“Either you tell me or there will be no deal.”
“Jesus. You sure we’re actually family?”
“Probably a mess-up in genetics.”
He chuckles, the sound easy. “Well, I’m not that opposed to spilling the truth, but it depends on whether or not you’ll hate me if you know I was the one who dug up and shed light on Creighton’s past.”
My jaw clenches, but I force the discomfort down. Deep down, I knew there would be a day when Creighton would get in touch with his past, no matter how much my father and I tried to block it.
“You’re not mad?” Lan asks slowly.
“I’ll beat you the fuck up later, but that doesn’t answer why he’s in this state.”
“Thing is, Creigh always wanted revenge, so when he found out the name of the couple who caused the demise of his family, he went after their son.”
“Is he the one who shot him?”
“Nope, his sister did. I swear to fuck, I didn’t think that Barbie doll had it in her, but then again, maybe I underestimated her, considering she’s a mafia princess.”
“A mafia princess,” I repeat, not asking a question.
Of course.
Elsa and I first met Creighton in the States when we were visiting my friend, Asher Carson. Back then, his wife, Reina, was sponsoring a three-year-old orphan in one of the organizations she runs.
He looked lifeless and scrawny and apparently escaped death by an inch.
My wife fell in love with him immediately. Up until that point, she was having these sad episodes whenever she saw children. She always wanted to give Eli a sibling, preferably a sister, but since the doctors said that her first pregnancy was a miracle and any additional pregnancies would bring certain risk to her life, I had a vasectomy.
Because there was no way in fuck I’d put her life in danger.
She understood that decision, but she cried anyway. She was depressed for a whole month after I killed her hopes for another child of our own, and while I hated seeing her like that, I never regretted the procedure.
We’d never thought about adoption prior to hearing about Creighton, partly because the topic of children made Elsa depressed, and I honestly didn’t think I could care for someone who wasn’t my flesh and blood.
But that was before we met Creighton.
When Elsa looked at him with those motherly eyes, I didn’t think twice before asking her if she wanted the child to be her own.
I’ve never seen my wife so irrevocably happy than in that moment. The look in her eyes rivaled with the way she looked at me on our wedding day and when Eli was born.
But we understood that Creighton came with baggage. Reina told us that her sister, who was tied to the Russian mafia, was the one who’d entrusted him to her, and he had an ambiguous past that they weren’t willing to divulge.
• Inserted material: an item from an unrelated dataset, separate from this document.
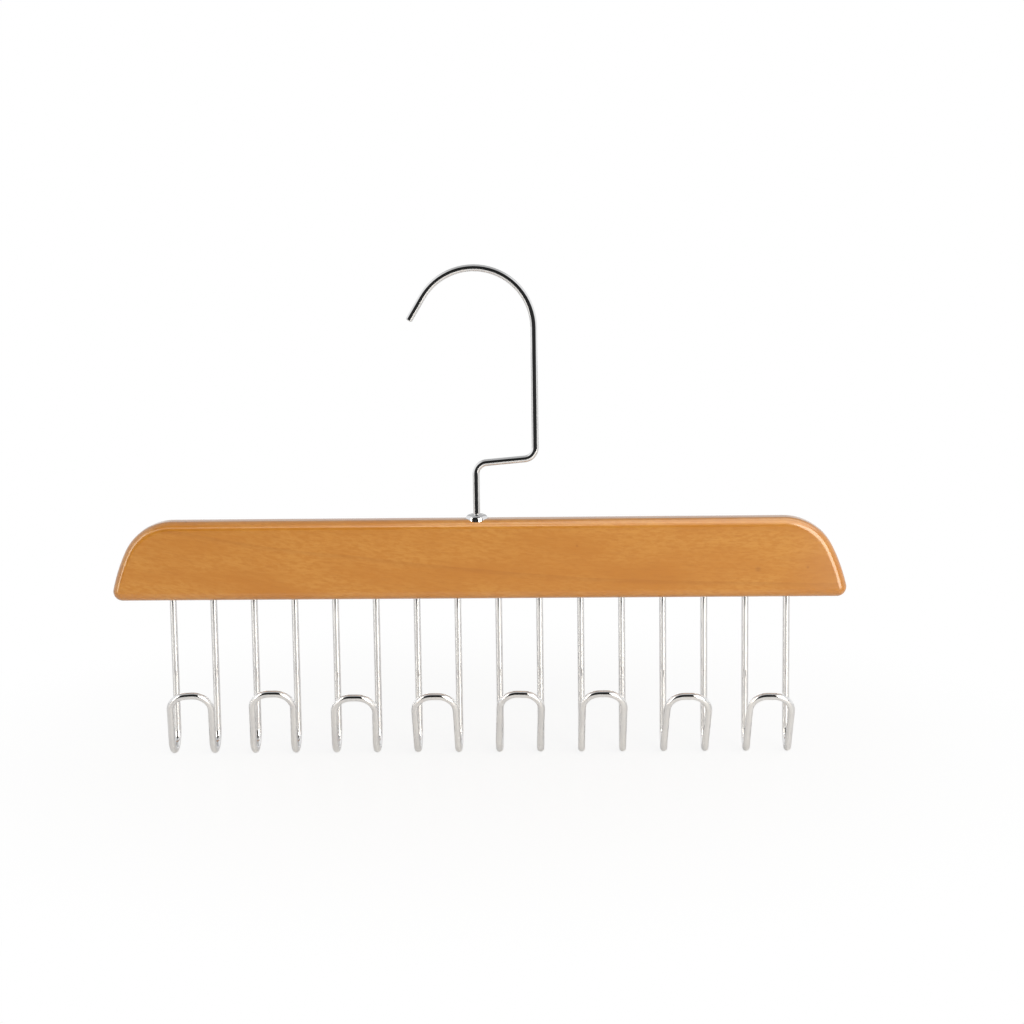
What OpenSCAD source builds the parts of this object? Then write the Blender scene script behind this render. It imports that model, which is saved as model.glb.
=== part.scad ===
// Wooden tie hanger: a rounded board on a swivel hook, with a row of bent wire tie hooks.
// Millimetres. The origin is the point inside the hook's crown that bears on the rod.
// +X runs along the board, +Z is up, and the open side of the tie hooks faces -Y.

/* [Board] */
// Length of the board, end to end
board_l = 320; // [260:1:400]
// Height of the board
board_h = 35; // [29:0.5:44]
// Thickness of the board
board_t = 12; // [10:0.5:16]
// Radius that rounds over every edge of the board
edge_r = 3.8; // [1:0.1:4]
// Radius of the two bottom corners, seen from the front
corner_r = 4.2; // [4.2:0.1:8]
// Lean of each end where it leaves the bottom corner, in degrees
end_lean = 13; // [5:1:18]
// Radius of the long curve up each end
end_r = 80; // [65:1:110]
// Radius of the shoulder that runs into the top edge
shoulder_r = 23.5; // [16:0.5:26]

/* [Swivel hook] */
// Diameter of the hook's wire
hook_wire_d = 3; // [2.5:0.1:4]
// Inside radius of the crown, which bears on the rod
crown_in_r = 24.3; // [19:0.1:30]
// Turn of the crown, in degrees from the straight neck to the tip
crown_turn = 149; // [120:1:170]
// Straight length at the tip
tip_l = 11.4; // [4:0.1:20]
// Chamfer round the cut end of the tip
tip_chamfer = 0.4; // [0.1:0.1:0.8]
// Drop from the rod seat to the top of the board
rod_drop = 107; // [85:1:130]
// Height above the board at which the offset run would meet the stem's axis
offset_h = 24; // [18:0.5:32]
// Climb of the offset run, in degrees
offset_climb = 5; // [0:1:12]
// Bend radius at both ends of the offset run, on the wire's centreline
offset_bend_r = 5; // [4:0.5:7]

/* [Swivel fitting] */
// Radial running clearance round the stem
run_gap = 0.05; // [0.02:0.01:0.1]
// Radial clearance of a piece that is pressed into the wood
seat_gap = 0.05; // [0.02:0.01:0.1]
// Gap between faces that turn on each other
face_gap = 0.08; // [0.05:0.01:0.2]
// Outside diameter of the sleeve's barbs
sleeve_d = 7.2; // [6.4:0.1:8]
// Length of the sleeve
sleeve_l = 12; // [8:0.5:16]
// Number of barbs round the sleeve
barb_count = 4; // [2:1:6]
// Depth of each barb
barb_depth = 0.35; // [0.1:0.05:0.6]
// Straight share of each barb's length
barb_land = 0.3; // [0.1:0.05:0.6]
// Diameter of the collar that shows on top of the board
collar_d = 9.6; // [9:0.1:11]
// Height of the collar's dome above the board
collar_h = 1.8; // [1.2:0.1:2.2]
// Depth of the spot face in the board that seats the collar
seat_depth = 1; // [0.4:0.1:1.6]
// Length of the collar's spigot in the bore
spigot_l = 1.5; // [1:0.1:4]
// Thickness of the washer under the sleeve
washer_t = 0.6; // [0.4:0.1:1.2]
// Inset of the washer's rim from the sleeve's barbs
washer_inset = 0.5; // [0.2:0.1:0.7]
// Inset of the stem's upset head from the sleeve's barbs
head_inset = 1; // [0.6:0.1:1.1]
// Thickness of the stem's upset head
head_t = 1.8; // [1:0.1:3]
// Room under the head at the bottom of the bore
bore_room = 0.7; // [0.3:0.1:2]

/* [Tie hooks] */
// Number of tie hooks
tie_count = 8; // [2:1:8]
// Diameter of the tie hooks' wire
tie_wire_d = 3; // [2.4:0.1:3.6]
// Distance between the two legs of one tie hook
leg_gap = 17.9; // [15.5:0.1:19]
// Distance from the end of the board to the outermost leg
end_margin = 25.75; // [24:0.25:40]
// Drop from the underside of the board to the lowest point of a tie hook
tie_drop = 67.3; // [55:0.1:82]
// Bend radius at the bottom of a tie hook, on the wire's centreline
trough_r = 7.5; // [5:0.1:9]
// Forward lean of the front of a tie hook, in degrees
front_lean = 23; // [10:1:30]
// Height of a tie hook's arch above its lowest point, to the top of the wire
arch_h = 30.7; // [25:0.1:38]
// Bend radius at the arch's two corners, on the wire's centreline
arch_r = 7.6; // [4:0.1:8.5]
// Length of each leg inside the board
leg_depth = 14; // [10:0.5:16]
// Radial glue gap round a leg in its hole
glue_gap = 0.05; // [0.02:0.01:0.1]
// Room above a leg at the end of its hole
hole_room = 0.5; // [0.2:0.1:1.5]

/* [Hidden] */
tie_names = [for (i = [1:tie_count]) str("tie_hook_", i)];
$fn = 64;

wood_colour = "#cd9254";
chrome_colour = "#d8dadd";
zinc_colour = "#a9adb0";
brass_colour = "#c9a55c";

// Heights of the board, from the rod seat
board_top = -rod_drop;
board_bottom = board_top - board_h;

// The board's edge radius is held below half its thickness and below its corner radius
edge_spare = 0.2;
round_r = min(edge_r, board_t / 2 - edge_spare, corner_r - edge_spare);

// Centres of the arcs along one end of the board, from the middle of its underside
function along(angle, length) = [length * cos(angle), length * sin(angle)];
corner_c = [board_l / 2 - corner_r, corner_r];
end_c = corner_c - along(end_lean, end_r - corner_r);
// Direction in which the long curve meets the shoulder, so that the shoulder ends at board_h
meet = asin((board_h - shoulder_r - end_c[1]) / (end_r - shoulder_r));
shoulder_c = end_c + along(meet, end_r - shoulder_r);
// Steps along each arc, and round each rounded edge
corner_steps = 8;
end_steps = 6;
shoulder_steps = 14;
round_fn = 24;

// A bend's wire is this much thinner in radius than the straights, which lap into it
thinning = 0.005;
lap = 0.05;
// Length by which a cutting tool runs out of what it cuts
run_out = 1;

// The swivel hook's bends
hook_r = hook_wire_d / 2;
crown_r = crown_in_r + hook_r;
offset_turn = 90 - offset_climb;
offset_tangent = offset_bend_r * tan(offset_turn / 2);
offset_run = crown_r / cos(offset_climb) - 2 * offset_tangent;
offset_rise = crown_r * tan(offset_climb);
neck_l = rod_drop - crown_in_r - offset_h - offset_rise - offset_tangent;

// The stem and what it turns in, down from the top of the board
stem_bore_r = hook_r + run_gap;
board_bore_d = sleeve_d + 2 * seat_gap;
sleeve_top = seat_depth + spigot_l;
washer_top = sleeve_top + sleeve_l + face_gap;
head_top = washer_top + washer_t + face_gap;
stem_end = head_top + head_t;
stem_l = stem_end + offset_h - offset_tangent;
bore_depth = stem_end + bore_room;

// The tie hooks
tie_r = tie_wire_d / 2;
tie_pitch = (board_l - 2 * end_margin - leg_gap) / (tie_count - 1);
leg_l = leg_depth + tie_drop - tie_r - trough_r;
trough_turn = 180 - front_lean;
// Height of the arch's centreline over the centre of the trough's bend
arch_rise = arch_h - 2 * tie_r - trough_r;
// Straight length of the front between the trough's bend and the arch's corner
front_l = (arch_rise + trough_r * sin(front_lean)) / cos(front_lean) - arch_r;
arch_l = leg_gap - 2 * arch_r;

// Straight length of wire along +Z, lapped at both ends, with what follows it
module run(length, r) {
    translate([0, 0, -lap]) cylinder(h = length + 2 * lap, r = r);
    translate([0, 0, length]) children();
}

// Bend of a wire from +Z towards +X, with what follows it
module bend(bend_r, turn, r) {
    translate([bend_r, 0, 0]) rotate([90, 0, 0]) rotate([0, 0, 180 - turn])
        rotate_extrude(angle = turn) translate([bend_r, 0]) circle(r - thinning);
    translate([bend_r, 0, 0]) rotate([0, turn, 0]) translate([-bend_r, 0, 0]) children();
}

// Turns what follows about the wire, so that the next bend goes another way
module twist(angle) {
    rotate([0, 0, angle]) children();
}

// The first drawn steps of an arc of the board's outline, with both of its edges rounded over
module rim_arc(centre, arc_r, from, to, steps, drawn) {
    step = (to - from) / steps;
    for (side = [-1, 1]) translate([centre[0], centre[1], side * (board_t / 2 - round_r)])
        rotate([0, 0, from])
        rotate_extrude(angle = drawn * step, $fn = 360 / step)
        intersection() {
            translate([arc_r - round_r, 0]) circle(round_r, $fn = round_fn);
            translate([0, -round_r]) square([arc_r, 2 * round_r]);
        }
}

// The rim of one end: the bottom corner, the long curve and the shoulder. Where an arc runs
// into the next, its last step is left to the hull, so that no two points nearly coincide.
module end_rim() {
    rim_arc(corner_c, corner_r, -90, end_lean, corner_steps, corner_steps - 1);
    rim_arc(end_c, end_r, end_lean, meet, end_steps, end_steps - 1);
    rim_arc(shoulder_c, shoulder_r, meet, 90, shoulder_steps, shoulder_steps);
}

// The undrilled board, drawn flat with its underside at y = 0
module board_blank() {
    hull() {
        end_rim();
        mirror([1, 0, 0]) end_rim();
    }
}

// Places what follows at each leg of a tie hook
module at_legs() {
    for (side = [-1, 1]) translate([side * leg_gap / 2, 0, 0]) children();
}

// Middle of tie hook i, counted from 1 at the -X end
function tie_x(i) = (i - (tie_count + 1) / 2) * tie_pitch;

module board() {
    color(wood_colour) difference() {
        translate([0, 0, board_bottom]) rotate([90, 0, 0]) board_blank();
        translate([0, 0, board_top - bore_depth])
            cylinder(h = bore_depth + run_out, d = board_bore_d);
        translate([0, 0, board_top - seat_depth])
            cylinder(h = seat_depth + run_out, d = collar_d + 2 * seat_gap);
        for (i = [1:tie_count]) translate([tie_x(i), 0, board_bottom - run_out]) at_legs()
            cylinder(h = leg_depth + hole_room + run_out, r = tie_r + glue_gap);
    }
}

// One wire: upset head, stem, offset, neck, crown and tip
module swivel_hook() {
    color(chrome_colour) translate([0, 0, board_top - stem_end]) {
        cylinder(h = head_t, r = sleeve_d / 2 - head_inset);
        translate([0, 0, head_t / 2]) run(stem_l - head_t / 2, hook_r)
            bend(offset_bend_r, offset_turn, hook_r)
            run(offset_run, hook_r) twist(180)
            bend(offset_bend_r, offset_turn, hook_r)
            run(neck_l, hook_r)
            bend(crown_r, crown_turn, hook_r)
            run(tip_l - tip_chamfer, hook_r)
            cylinder(h = tip_chamfer, r1 = hook_r - thinning, r2 = hook_r - tip_chamfer);
    }
}

// Domed collar in its seat, with a spigot in the bore
module collar() {
    crest_r = collar_d / 2 - collar_h;
    wall = [collar_d / 2 - stem_bore_r, sleeve_d / 2 - stem_bore_r];
    color(chrome_colour) translate([0, 0, board_top]) rotate_extrude() {
        intersection() {
            translate([crest_r, 0]) circle(collar_h);
            translate([stem_bore_r, 0]) square([wall[0], collar_h]);
        }
        translate([stem_bore_r, -seat_depth]) square([wall[0], seat_depth]);
        translate([stem_bore_r, -sleeve_top]) square([wall[1], sleeve_top]);
    }
}

// Barbed sleeve that grips the wood and carries the stem
module sleeve() {
    barb_l = sleeve_l / barb_count;
    crest = sleeve_d / 2;
    barbs = [for (i = [0:barb_count - 1]) each [
        [crest, -i * barb_l],
        [crest, -(i + barb_land) * barb_l],
        [crest - barb_depth, -(i + 1) * barb_l]
    ]];
    color(zinc_colour) translate([0, 0, board_top - sleeve_top]) rotate_extrude()
        polygon(concat([[stem_bore_r, -sleeve_l], [stem_bore_r, 0]], barbs));
}

// Washer between the sleeve and the stem's head
module washer() {
    color(brass_colour) translate([0, 0, board_top - washer_top - washer_t]) difference() {
        cylinder(h = washer_t, r = sleeve_d / 2 - washer_inset);
        translate([0, 0, -run_out]) cylinder(h = washer_t + 2 * run_out, r = stem_bore_r);
    }
}

// One wire: leg, trough, front, arch, front, trough and leg
module tie_hook(i) {
    color(chrome_colour)
        translate([tie_x(i) - leg_gap / 2, 0, board_bottom + leg_depth - lap])
        rotate([180, 0, 0]) twist(90)
        run(leg_l - lap, tie_r) bend(trough_r, trough_turn, tie_r)
        run(front_l, tie_r) twist(-90)
        bend(arch_r, 90, tie_r) run(arch_l, tie_r) bend(arch_r, 90, tie_r)
        run(front_l, tie_r) twist(90)
        bend(trough_r, trough_turn, tie_r) run(leg_l - lap, tie_r);
}

board();
swivel_hook();
collar();
sleeve();
washer();
for (i = [1:tie_count]) tie_hook(i);
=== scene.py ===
# %% [markdown]
# # A wooden tie hanger
# The object is a rounded wooden board that turns under a wire hook, with eight bent wire hooks for ties
# along its underside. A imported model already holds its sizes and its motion. This lesson models each
# visible piece again, smooth and finely rounded, in exactly the same place, gives every piece a
# procedural finish, and lights it as a studio would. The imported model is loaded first, because the
# sizes below are read from it or checked against it.

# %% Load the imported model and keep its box
import math

import bpy
from mathutils import Matrix, Vector


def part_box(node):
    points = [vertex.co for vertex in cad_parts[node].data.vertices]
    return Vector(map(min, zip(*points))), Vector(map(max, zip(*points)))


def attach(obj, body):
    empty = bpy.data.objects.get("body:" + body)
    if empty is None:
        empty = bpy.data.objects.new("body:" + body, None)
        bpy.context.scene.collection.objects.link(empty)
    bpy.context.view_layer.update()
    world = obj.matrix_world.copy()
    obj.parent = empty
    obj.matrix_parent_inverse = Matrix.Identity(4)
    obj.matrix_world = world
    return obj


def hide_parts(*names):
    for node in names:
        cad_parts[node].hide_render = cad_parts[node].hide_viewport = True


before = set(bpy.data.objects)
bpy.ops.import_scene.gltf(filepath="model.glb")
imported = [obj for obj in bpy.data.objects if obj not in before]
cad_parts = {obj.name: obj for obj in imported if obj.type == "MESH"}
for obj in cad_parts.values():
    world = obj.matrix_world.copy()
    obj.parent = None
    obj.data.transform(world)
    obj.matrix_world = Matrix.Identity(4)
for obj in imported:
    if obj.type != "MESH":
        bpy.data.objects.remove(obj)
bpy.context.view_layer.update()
MM = 0.001
print("nodes:", sorted(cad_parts))

# %% [markdown]
# ## The camera
# The photograph was taken from a little to the right of the hanger and from just above it, with a long
# lens. Its place and its turns were found by fitting the outlines of the board and of all the wires. A
# camera is turned in three steps: it is tipped up from looking straight down, turned about the upright
# axis, and rolled about its own line of sight.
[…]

I figured the reason his parents had died was because they’d pissed off the mafia, but Reina assured us that the boy had no ties whatsoever to the mob.
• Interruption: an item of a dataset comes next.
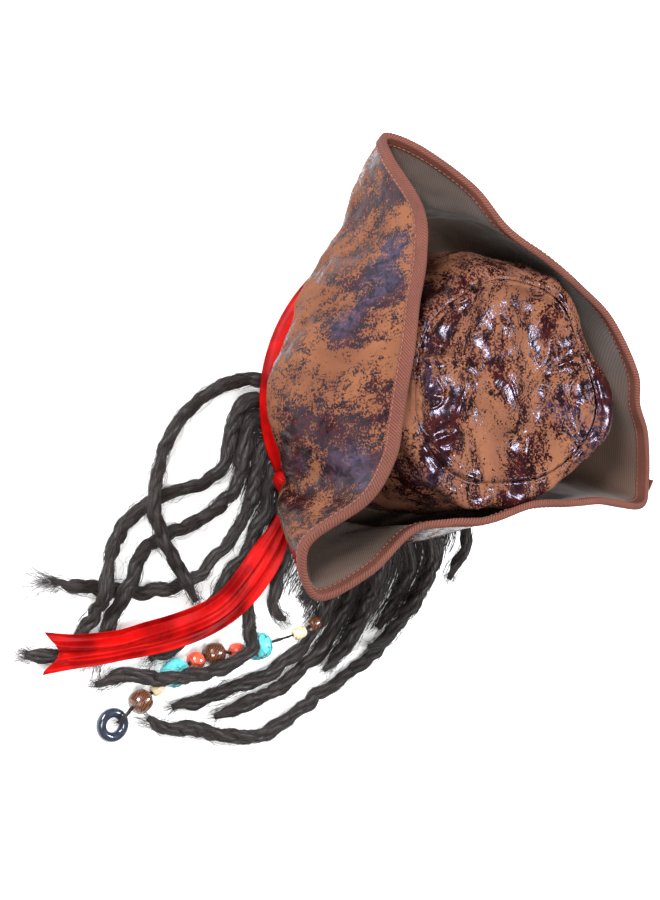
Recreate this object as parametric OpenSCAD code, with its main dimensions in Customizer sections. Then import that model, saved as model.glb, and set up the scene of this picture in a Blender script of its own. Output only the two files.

And I assured her that he’d only be a King going forward. No longer American, no longer alone.
He’d become my son.
“That’s not the worst of it.” Landon’s voice brings me back to the present.
“What is then?”
“She’s Creighton’s girlfriend. Or was, considering the circumstances.”
“What?”
“The one who shot him is his girl,” Lan repeats. “So the thing is, I’ve been looking into his past for some time, but I only managed to corner the guard with the right information recently. Once all the pieces of the puzzle were in place, I tried to warn Creigh away from Annika, but he was too pussy-whipped to listen. Now that I think about it, he looked more devastated finding out she’s the daughter of the people who wronged him than he was about his origins. Do you think that’s why he provoked her so she’d shoot him?”